⟨

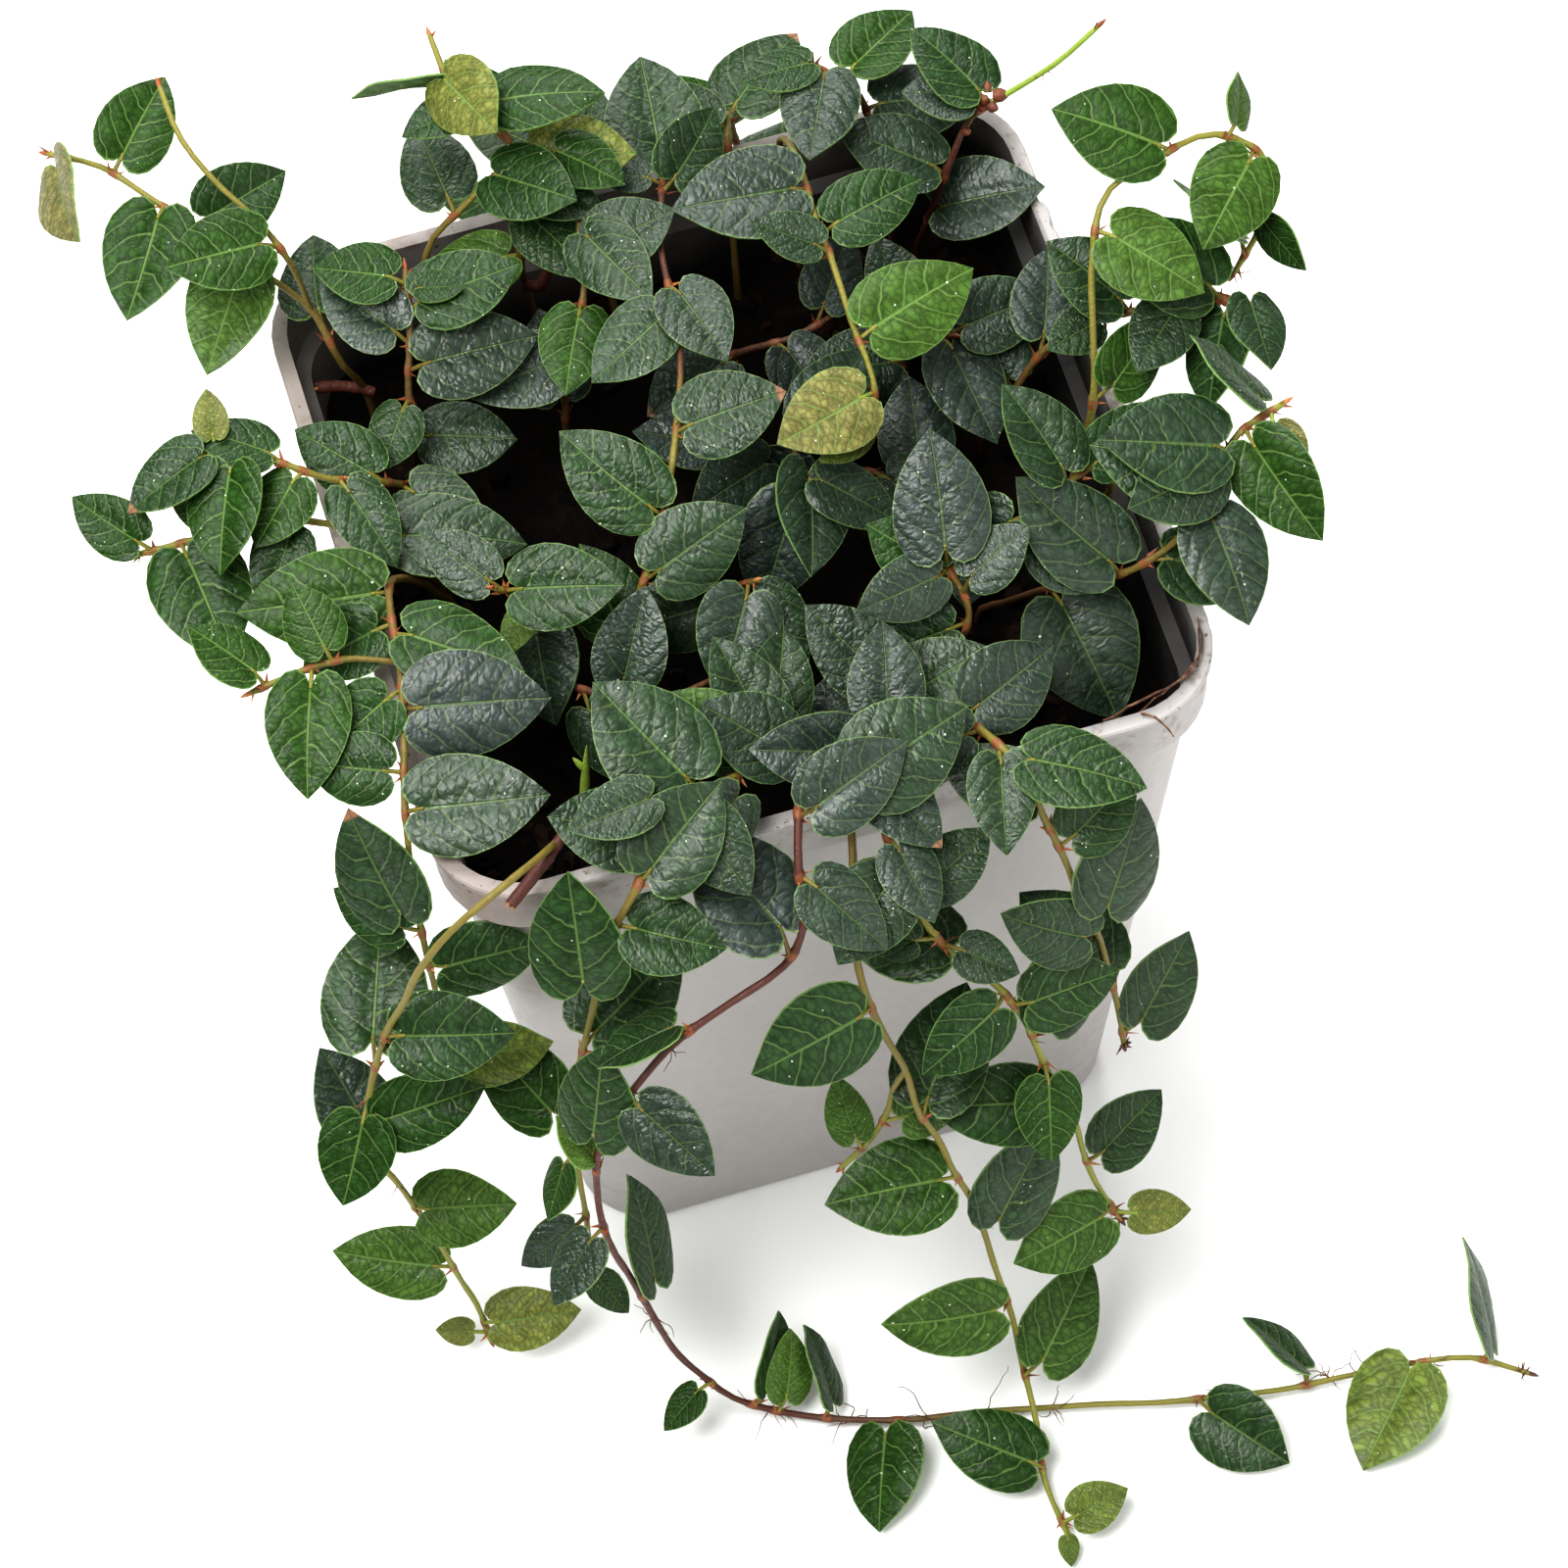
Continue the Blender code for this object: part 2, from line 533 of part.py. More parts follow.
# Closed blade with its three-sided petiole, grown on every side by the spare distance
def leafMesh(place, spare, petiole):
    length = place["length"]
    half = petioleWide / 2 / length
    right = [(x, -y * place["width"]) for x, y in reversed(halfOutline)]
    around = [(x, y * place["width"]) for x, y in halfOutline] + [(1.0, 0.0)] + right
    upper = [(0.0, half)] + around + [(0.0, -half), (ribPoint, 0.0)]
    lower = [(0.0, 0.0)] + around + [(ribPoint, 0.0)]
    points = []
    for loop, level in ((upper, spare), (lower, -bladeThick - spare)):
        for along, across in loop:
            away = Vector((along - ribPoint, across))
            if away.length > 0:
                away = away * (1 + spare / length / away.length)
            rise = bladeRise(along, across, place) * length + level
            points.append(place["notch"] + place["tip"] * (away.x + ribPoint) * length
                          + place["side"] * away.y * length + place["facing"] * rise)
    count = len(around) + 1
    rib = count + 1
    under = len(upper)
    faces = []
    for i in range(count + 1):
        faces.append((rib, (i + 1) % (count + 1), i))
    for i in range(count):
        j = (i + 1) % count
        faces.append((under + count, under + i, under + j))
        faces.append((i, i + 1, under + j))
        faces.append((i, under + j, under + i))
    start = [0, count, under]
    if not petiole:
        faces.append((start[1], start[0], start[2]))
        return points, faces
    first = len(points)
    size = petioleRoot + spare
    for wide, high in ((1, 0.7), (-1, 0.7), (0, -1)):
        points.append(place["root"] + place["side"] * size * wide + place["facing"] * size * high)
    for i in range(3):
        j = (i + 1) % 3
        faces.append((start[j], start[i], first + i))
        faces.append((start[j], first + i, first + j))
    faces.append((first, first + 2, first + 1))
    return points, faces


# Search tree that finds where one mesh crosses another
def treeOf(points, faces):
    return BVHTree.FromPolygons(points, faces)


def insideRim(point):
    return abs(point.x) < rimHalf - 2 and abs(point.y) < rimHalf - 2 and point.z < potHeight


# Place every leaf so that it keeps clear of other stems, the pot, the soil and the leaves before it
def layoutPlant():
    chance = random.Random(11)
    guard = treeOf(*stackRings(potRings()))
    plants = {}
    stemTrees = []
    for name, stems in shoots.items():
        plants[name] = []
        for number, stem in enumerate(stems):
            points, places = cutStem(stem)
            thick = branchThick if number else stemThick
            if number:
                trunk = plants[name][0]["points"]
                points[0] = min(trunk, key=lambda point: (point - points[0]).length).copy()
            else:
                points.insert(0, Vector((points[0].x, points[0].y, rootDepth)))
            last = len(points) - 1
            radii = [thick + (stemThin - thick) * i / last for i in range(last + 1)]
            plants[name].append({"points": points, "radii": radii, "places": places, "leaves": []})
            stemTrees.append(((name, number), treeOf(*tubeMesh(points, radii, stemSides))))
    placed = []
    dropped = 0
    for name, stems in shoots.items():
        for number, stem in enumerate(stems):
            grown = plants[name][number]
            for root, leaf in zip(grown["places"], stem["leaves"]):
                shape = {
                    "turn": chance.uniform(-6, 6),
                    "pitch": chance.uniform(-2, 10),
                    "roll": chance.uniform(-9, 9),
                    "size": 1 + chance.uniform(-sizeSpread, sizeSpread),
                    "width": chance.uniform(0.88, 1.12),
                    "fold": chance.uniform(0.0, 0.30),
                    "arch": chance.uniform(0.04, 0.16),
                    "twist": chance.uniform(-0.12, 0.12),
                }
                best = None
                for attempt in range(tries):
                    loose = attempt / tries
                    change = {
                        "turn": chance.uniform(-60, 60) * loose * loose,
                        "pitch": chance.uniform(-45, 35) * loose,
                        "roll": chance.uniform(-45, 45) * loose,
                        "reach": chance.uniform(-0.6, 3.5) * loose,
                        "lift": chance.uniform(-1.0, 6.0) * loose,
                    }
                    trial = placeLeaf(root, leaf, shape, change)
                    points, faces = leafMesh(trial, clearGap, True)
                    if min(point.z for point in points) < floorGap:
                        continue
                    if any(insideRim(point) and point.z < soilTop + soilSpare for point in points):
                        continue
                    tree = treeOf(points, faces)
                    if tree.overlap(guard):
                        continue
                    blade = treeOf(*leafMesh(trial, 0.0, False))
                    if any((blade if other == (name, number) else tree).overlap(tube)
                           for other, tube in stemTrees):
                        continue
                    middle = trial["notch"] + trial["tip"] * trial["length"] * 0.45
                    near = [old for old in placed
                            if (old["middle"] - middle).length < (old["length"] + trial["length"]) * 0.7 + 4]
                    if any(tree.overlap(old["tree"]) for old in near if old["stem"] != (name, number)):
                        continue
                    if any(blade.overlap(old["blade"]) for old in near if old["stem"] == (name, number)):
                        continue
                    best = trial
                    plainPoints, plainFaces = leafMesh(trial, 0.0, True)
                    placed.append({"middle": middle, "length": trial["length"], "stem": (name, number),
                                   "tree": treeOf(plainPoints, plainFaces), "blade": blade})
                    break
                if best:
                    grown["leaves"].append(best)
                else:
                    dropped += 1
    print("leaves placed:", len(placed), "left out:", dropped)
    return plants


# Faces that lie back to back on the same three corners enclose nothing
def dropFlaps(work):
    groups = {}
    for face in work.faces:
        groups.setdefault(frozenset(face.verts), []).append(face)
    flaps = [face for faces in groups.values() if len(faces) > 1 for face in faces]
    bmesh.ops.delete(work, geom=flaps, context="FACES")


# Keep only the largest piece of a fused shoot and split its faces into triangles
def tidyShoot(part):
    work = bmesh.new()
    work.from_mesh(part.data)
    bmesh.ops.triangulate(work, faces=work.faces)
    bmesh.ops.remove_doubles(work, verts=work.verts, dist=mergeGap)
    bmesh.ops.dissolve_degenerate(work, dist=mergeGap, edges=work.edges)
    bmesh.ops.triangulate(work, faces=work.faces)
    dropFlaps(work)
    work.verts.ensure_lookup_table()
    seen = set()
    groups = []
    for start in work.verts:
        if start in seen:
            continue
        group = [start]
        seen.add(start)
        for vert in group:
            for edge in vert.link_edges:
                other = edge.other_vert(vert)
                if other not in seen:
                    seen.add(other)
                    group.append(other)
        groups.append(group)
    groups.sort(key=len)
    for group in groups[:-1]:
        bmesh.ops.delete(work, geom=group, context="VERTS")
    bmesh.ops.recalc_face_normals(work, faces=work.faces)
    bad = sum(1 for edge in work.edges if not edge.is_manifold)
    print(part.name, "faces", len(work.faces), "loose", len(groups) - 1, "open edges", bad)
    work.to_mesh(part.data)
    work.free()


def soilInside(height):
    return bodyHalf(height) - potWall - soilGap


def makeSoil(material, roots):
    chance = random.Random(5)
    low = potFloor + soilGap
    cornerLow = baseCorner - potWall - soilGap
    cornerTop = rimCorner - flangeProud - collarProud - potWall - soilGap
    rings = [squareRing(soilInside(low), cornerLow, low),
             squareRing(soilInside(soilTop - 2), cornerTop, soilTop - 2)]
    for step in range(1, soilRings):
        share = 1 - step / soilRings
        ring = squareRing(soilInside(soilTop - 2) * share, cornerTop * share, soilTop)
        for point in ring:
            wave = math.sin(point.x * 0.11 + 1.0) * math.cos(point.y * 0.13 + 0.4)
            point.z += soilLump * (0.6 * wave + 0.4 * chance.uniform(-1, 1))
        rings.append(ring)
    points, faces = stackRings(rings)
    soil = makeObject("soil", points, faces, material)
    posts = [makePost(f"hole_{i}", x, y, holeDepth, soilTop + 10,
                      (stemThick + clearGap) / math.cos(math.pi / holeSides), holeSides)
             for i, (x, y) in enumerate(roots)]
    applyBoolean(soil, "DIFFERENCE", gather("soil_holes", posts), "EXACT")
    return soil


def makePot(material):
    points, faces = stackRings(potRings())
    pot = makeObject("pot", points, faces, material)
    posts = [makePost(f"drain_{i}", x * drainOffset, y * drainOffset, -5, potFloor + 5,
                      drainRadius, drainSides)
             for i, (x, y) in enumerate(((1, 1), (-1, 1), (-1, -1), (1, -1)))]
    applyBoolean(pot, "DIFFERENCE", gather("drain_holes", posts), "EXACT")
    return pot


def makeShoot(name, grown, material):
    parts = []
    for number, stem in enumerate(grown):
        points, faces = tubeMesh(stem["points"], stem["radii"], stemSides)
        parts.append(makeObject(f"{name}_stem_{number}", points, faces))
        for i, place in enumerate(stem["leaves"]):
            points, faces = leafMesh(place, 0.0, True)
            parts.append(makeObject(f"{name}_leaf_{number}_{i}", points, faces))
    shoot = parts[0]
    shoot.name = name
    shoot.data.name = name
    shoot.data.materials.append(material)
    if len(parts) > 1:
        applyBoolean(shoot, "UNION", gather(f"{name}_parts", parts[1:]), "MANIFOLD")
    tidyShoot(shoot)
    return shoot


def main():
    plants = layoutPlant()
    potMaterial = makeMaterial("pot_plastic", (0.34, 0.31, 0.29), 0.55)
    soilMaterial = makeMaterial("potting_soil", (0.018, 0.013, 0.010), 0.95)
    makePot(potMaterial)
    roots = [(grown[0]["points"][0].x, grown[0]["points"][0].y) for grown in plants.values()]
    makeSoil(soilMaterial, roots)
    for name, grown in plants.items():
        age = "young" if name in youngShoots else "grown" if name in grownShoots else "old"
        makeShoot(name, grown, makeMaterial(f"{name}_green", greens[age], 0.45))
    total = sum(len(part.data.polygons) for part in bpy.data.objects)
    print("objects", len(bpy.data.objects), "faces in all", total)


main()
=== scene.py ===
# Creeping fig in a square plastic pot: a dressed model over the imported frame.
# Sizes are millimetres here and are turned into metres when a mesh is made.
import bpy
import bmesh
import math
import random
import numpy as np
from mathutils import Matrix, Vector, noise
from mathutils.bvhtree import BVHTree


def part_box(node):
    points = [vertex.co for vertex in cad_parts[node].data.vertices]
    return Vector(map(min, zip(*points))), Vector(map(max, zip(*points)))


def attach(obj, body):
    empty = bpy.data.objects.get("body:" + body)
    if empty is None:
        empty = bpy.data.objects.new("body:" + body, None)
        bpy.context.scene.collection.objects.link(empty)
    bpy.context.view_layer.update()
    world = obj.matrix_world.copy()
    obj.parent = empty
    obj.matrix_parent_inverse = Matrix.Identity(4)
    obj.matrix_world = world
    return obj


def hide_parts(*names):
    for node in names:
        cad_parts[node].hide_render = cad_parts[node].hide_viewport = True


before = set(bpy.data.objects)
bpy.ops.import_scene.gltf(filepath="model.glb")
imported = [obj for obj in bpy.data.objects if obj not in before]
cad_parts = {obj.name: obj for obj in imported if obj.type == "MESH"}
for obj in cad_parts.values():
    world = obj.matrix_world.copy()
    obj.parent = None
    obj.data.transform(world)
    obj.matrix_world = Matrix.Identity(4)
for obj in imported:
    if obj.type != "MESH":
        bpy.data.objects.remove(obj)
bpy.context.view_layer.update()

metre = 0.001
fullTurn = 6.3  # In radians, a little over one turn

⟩

-- What to produce --
Starting at the line that contains "obj.matrix_world = Matrix.Identity(4)", repeat each line exactly through the last one in the listing. Include both of those lines and nothing more.

-- Solution --
    obj.matrix_world = Matrix.Identity(4)
for obj in imported:
    if obj.type != "MESH":
        bpy.data.objects.remove(obj)
bpy.context.view_layer.update()

metre = 0.001
fullTurn = 6.3  # In radians, a little over one turn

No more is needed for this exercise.